### What is asked
Restate the span of lines that starts with the line containing "Turn this picture" and ends with the line containing "leans towards -Y.", word for word, including both, with nothing else.

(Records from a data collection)

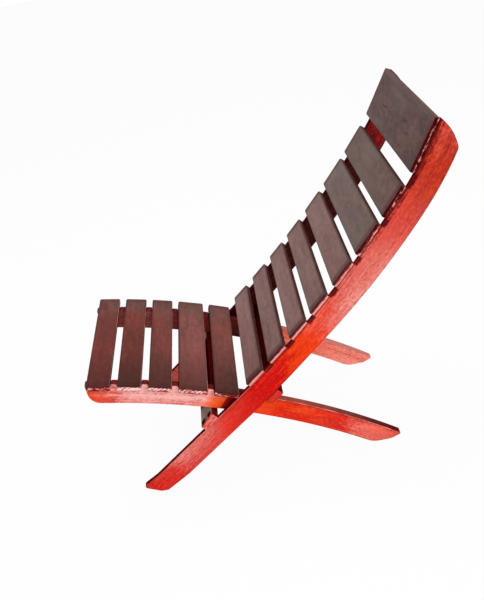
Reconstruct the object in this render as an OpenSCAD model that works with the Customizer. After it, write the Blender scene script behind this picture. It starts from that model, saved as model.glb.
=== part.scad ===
// Wooden lounge chair made of two slatted frames that lock through each other.
// The back frame stands on its front feet and leans back. The seat frame passes between its rails,
// under the rear crossbar and over the front crossbar, and its rails run on down to become the rear feet.
// X runs across the chair, with the sitter's left at +X. Y runs from the front to the rear. Z is up.
// The origin is on the floor at the middle of the chair.

/* [Overall] */
// Width over the back rails, which is also the length of every slat
chair_w = 460; // [400:5:560]
// Thickness of the back rails, across the chair
back_rail_t = 16; // [14:1:22]
// Thickness of the seat rails, across the chair
seat_rail_t = 24; // [18:1:26]
// Thickness of every slat
slat_t = 15; // [12:1:18]
// Radius on the long edges of the slats
slat_edge_r = 3; // [1:0.5:5]

/* [Back frame] */
// Height of the back rails' toes above the floor, at their front edges
toe_z = 30.3; // [29:0.1:33]
// Angle of the straight lower part of the back rails above the floor
back_angle = 37.9; // [37:0.1:39]
// Length of the straight lower part, from the toe
back_straight = 375; // [360:5:390]
// Radius of the long bend that carries most of the back slats
back_bend_r = 3140; // [3000:20:3300]
// Run along the rail where the head bend starts
head_start = 1110; // [1090:5:1140]
// Radius of the head bend
head_bend_r = 900; // [700:20:1200]
// Length of rail above the headboard
head_margin = 1; // [0.5:0.5:6]
// Radius of the back rail's head, at its rear
head_r = 20; // [16:1:24]
// Depth of the back rail from the feet to the middle of the back
back_depth = 68; // [60:1:72]
// Run along the rail at which its extra depth behind the shoulders begins
bulge_start = 650; // [600:10:700]
// Extra depth of the back rail behind the shoulders
back_bulge = 8; // [0:1:18]
// Widths of the back slats, from the lowest to the headboard
back_slat_w = [63, 64, 64, 67, 77, 94, 90, 138];
// Gaps between the back slats, from the lowest up
back_gap = [31, 28, 26, 31, 24, 21, 37];
// Run along the rail from the seat's crossing to the lower edge of the lowest slat
back_slat_rise = 50.5; // [46:0.5:68]

/* [Seat frame] */
// Run along the back rail at which the top edges of the seat rails cross its front edge
seat_cross = 412.5; // [405:0.5:420]
// Downward slope of the seat rails at that crossing
seat_slope = 24.06; // [23:0.01:25]
// Radius of the top edge of the seat rails, which are one long even curve
seat_curve_r = 1993; // [1980:1:2005]
// Depth of the seat rails
seat_depth = 63; // [56:1:63]
// Gap between a seat rail and the back rail beside it
side_gap = 10; // [4:1:12]
// Widths of the seat slats, from the front to the rear
seat_slat_w = [64, 65, 64, 80, 68];
// Gap between the seat slats
seat_gap = 18.4; // [14:0.2:18.4]
// Height that the seat rail stands up in each gap, because the rear slats are let into its edge
seat_tooth = [2.5, 3.5, 3.5, 2.5];
// Run along the seat rail from its front end to the first slat
seat_slat_start = 8; // [4:1:8]
// Gap between the last seat slat and the back rails that it stops against
stop_gap = 0.3; // [0.2:0.1:2]
// Length of the rear feet's soles
rear_sole = 56; // [50:1:60]
// Length by which the rear feet's tips reach past their soles
rear_tip = 5; // [0:0.5:6]
// Radius of the seat rails' rounded front ends
nose_r = 38; // [30:1:42]

/* [Crossbars] */
// Width of the front crossbar, along the back rails
front_bar_w = 56; // [40:1:62]
// Thickness of the front crossbar at its upper edge
front_bar_t = 25; // [20:1:26]
// Thickness of the front crossbar at its lower edge
front_bar_low_t = 16; // [12:1:20]
// Width of the rear crossbar, along the back rails
rear_bar_w = 45; // [36:1:50]
// Thickness of the rear crossbar
rear_bar_t = 22; // [18:1:24]
// Radius on the long edges of the crossbars
bar_edge_r = 2; // [1:0.5:4]
// Gap between the seat rails and the crossbars that they run between
slide_gap = 0.3; // [0.3:0.1:1.5]

/* [Fixings] */
// Radius of a nail shank
nail_r = 1.2; // [1:0.1:1.6]
// Radius of a nail head
nail_head_r = 2.2; // [1.8:0.1:3]
// Thickness of a nail head
nail_head_t = 1.5; // [1:0.1:2]
// Length of a nail
nail_len = 40; // [30:1:50]
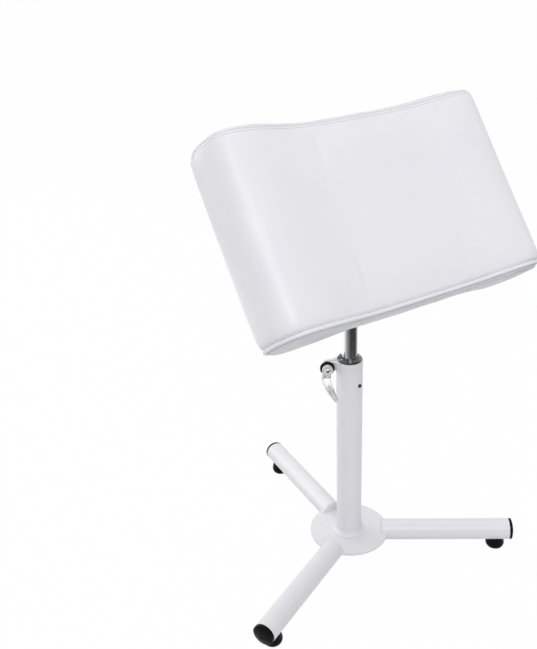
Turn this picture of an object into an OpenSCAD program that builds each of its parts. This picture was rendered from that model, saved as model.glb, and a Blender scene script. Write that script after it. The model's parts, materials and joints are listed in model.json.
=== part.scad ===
// Pedicure footrest: a wave-shaped padded leg cushion that tilts on a friction
// clevis, on a chromed post that slides and swivels in a three-legged stand.
// Millimetres, +Z up. The origin is on the column's axis, at floor level.
// The cushion's tilt axis is parallel to X, and its face leans towards -Y.

/* [Base] */
// Diameter of the round base plate
plate_d = 102; // [96:0.2:116]
// Thickness of the base plate
plate_t = 3; // [2.5:0.5:6]
// Height of the base plate's top face above the floor
plate_top_z = 28.5; // [26:0.5:32]
// Outside diameter of a leg tube
leg_d = 27; // [26:0.5:31]
// Wall of a leg tube
leg_wall = 1.5; // [1.2:0.1:2.5]
// Distance from the column's axis to a leg's inner end
leg_inner_r = 43; // [38:0.5:46]
// Distance from the column's axis to a leg's open outer end
leg_reach = 210; // [190:1:260]
// Depth of a leg's axis below the base plate's top face
leg_drop = 2.2; // [0:0.1:3]
// Turn of the three legs about the column
base_turn = -3.4; // [-20:0.2:20]
// Size of the weld beads
weld_size = 1.8; // [1.2:0.1:3]
// Width of the flared weld round the column's foot
root_weld_w = 6; // [2:0.5:8]
// Height of the flared weld round the column's foot
root_weld_h = 9; // [2:0.5:11]

/* [Feet and caps] */
// Distance from a leg's open outer end back to the middle of its foot
foot_inset = 16; // [14:0.5:30]
// Largest diameter of a rubber foot
foot_d = 24.2; // [20:0.2:26]
// Diameter of the foot's flat on the floor
foot_flat_d = 17; // [14:0.5:18]
// Thickness of an end cap's flange at its rim
cap_rim_t = 3.4; // [1:0.1:4]
// Height of the dome on an end cap
cap_dome_h = 2.6; // [1:0.1:3]

/* [Column] */
// Outside diameter of the column tube
column_d = 32; // [30:0.5:34]
// Wall of the column tube
column_wall = 1.8; // [1.5:0.1:2]
// Height of the column's open top above the floor
column_top_z = 286; // [270:1:310]
// Length of the guide bushing inside the column
bushing_l = 45; // [40:1:60]
// Diameter of the bushing's collar on top of the column
collar_d = 29.8; // [28:0.2:30]
// Thickness of the bushing's collar
collar_t = 2.4; // [1.5:0.1:4]
// Depth of the bushing's fixing screw below the column's top
bushing_screw_drop = 31; // [24:0.5:36]
// Direction of the bushing's fixing screw, about the column
bushing_screw_turn = -77; // [-120:1:-60]

/* [Post] */
// Outside diameter of the chromed post
post_d = 19; // [18:0.1:19.6]
// Wall of the post
post_wall = 1.5; // [1.2:0.1:2]
// Height of the post's lower end above the floor
post_bottom_z = 126; // [122:1:135]
// Length of the glide sleeve on the post's lower end
sleeve_l = 34; // [25:1:38]
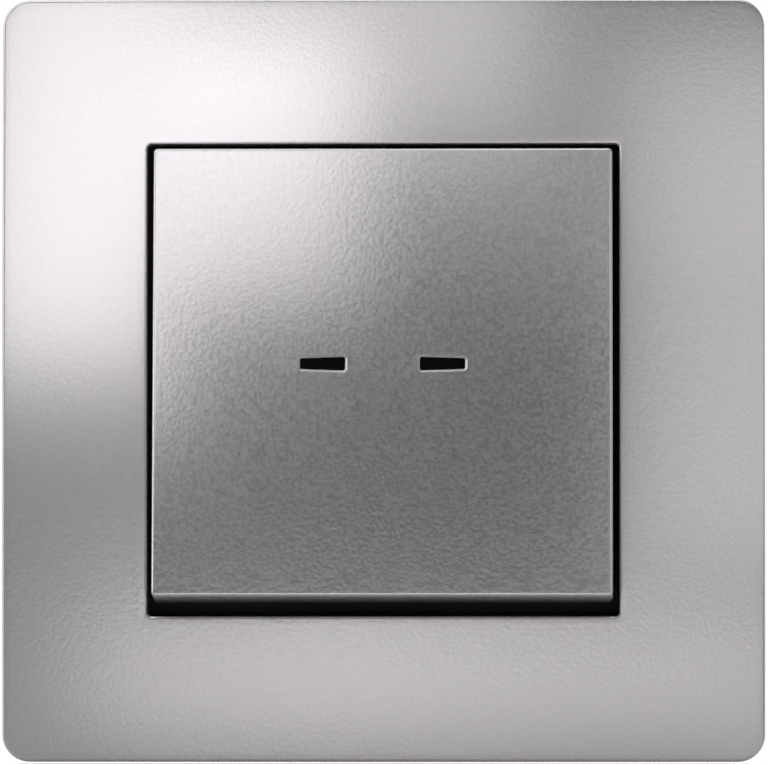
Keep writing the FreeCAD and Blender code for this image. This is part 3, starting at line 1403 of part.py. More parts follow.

### Task solution
Turn this picture of an object into an OpenSCAD program that builds each of its parts. This picture was rendered from that model, saved as model.glb, and a Blender scene script. Write that script after it. The model's parts, materials and joints are listed in model.json.
=== part.scad ===
// Pedicure footrest: a wave-shaped padded leg cushion that tilts on a friction
// clevis, on a chromed post that slides and swivels in a three-legged stand.
// Millimetres, +Z up. The origin is on the column's axis, at floor level.
// The cushion's tilt axis is parallel to X, and its face leans towards -Y.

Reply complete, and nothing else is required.